Stored data —
------------------------------------
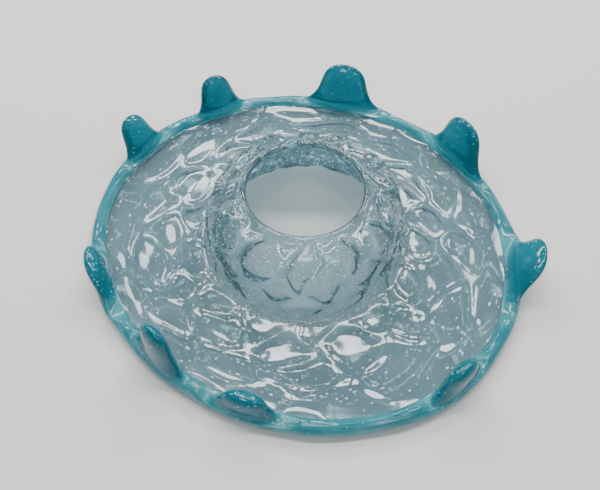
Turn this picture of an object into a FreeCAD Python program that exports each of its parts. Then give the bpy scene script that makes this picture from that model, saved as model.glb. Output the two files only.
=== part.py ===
import FreeCAD, Part
import os
import Sketcher

# Hand-blown glass lamp shade, millimetres.
# A clear shell like a wide-brimmed hat: an open neck, a sloping shoulder, a round crown and
# a nearly flat, slightly oval brim.  A coloured glass wrap closes round the brim's edge, and
# nine points are pulled up out of it.
# The origin is the centre of the neck opening, in the plane of its lip.  +Z is up and out of
# the neck, so the shade lies below the origin and stands on its wrap.

SIZES = {
    "neck_bore_radius": 38.3,
    "wall": 3.0,
    "neck_land": 6.0,
    "collar_drop": 3.9,
    "shoulder_radius": 54.2,
    "shoulder_drop": 8.6,
    "crown_radius": 65.8,
    "crown_drop": 23.0,
    "foot_radius": 67.0,
    "foot_drop": 52.0,
    "brim_radius": 76.0,
    "brim_drop": 54.6,
    "dish_radius": 107.0,
    "dish_drop": 57.0,
    "bend_radius": 8.0,
    "lip_round": 1.2,
    "rim_drop": 55.6,
    "rim_long_radius": 149.7,
    "rim_short_radius": 135.3,
    "rim_turn": -31.5,
    "brim_spare": 3.0,
    "wrap_radius": 5.8,
}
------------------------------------
Short task —
All of the lines above must be returned exactly.

Solution —
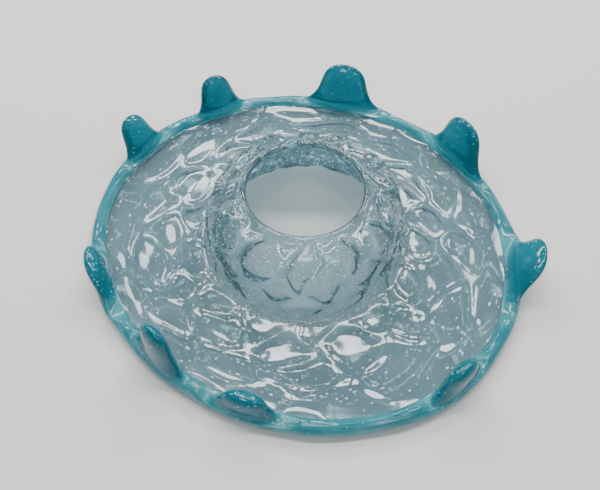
Turn this picture of an object into a FreeCAD Python program that exports each of its parts. Then give the bpy scene script that makes this picture from that model, saved as model.glb. Output the two files only.
=== part.py ===
import FreeCAD, Part
import os
import Sketcher

# Hand-blown glass lamp shade, millimetres.
# A clear shell like a wide-brimmed hat: an open neck, a sloping shoulder, a round crown and
# a nearly flat, slightly oval brim.  A coloured glass wrap closes round the brim's edge, and
# nine points are pulled up out of it.
# The origin is the centre of the neck opening, in the plane of its lip.  +Z is up and out of
# the neck, so the shade lies below the origin and stands on its wrap.

SIZES = {
    "neck_bore_radius": 38.3,
    "wall": 3.0,
    "neck_land": 6.0,
    "collar_drop": 3.9,
    "shoulder_radius": 54.2,
    "shoulder_drop": 8.6,
    "crown_radius": 65.8,
    "crown_drop": 23.0,
    "foot_radius": 67.0,
    "foot_drop": 52.0,
    "brim_radius": 76.0,
    "brim_drop": 54.6,
    "dish_radius": 107.0,
    "dish_drop": 57.0,
    "bend_radius": 8.0,
    "lip_round": 1.2,
    "rim_drop": 55.6,
    "rim_long_radius": 149.7,
    "rim_short_radius": 135.3,
    "rim_turn": -31.5,
    "brim_spare": 3.0,
    "wrap_radius": 5.8,
}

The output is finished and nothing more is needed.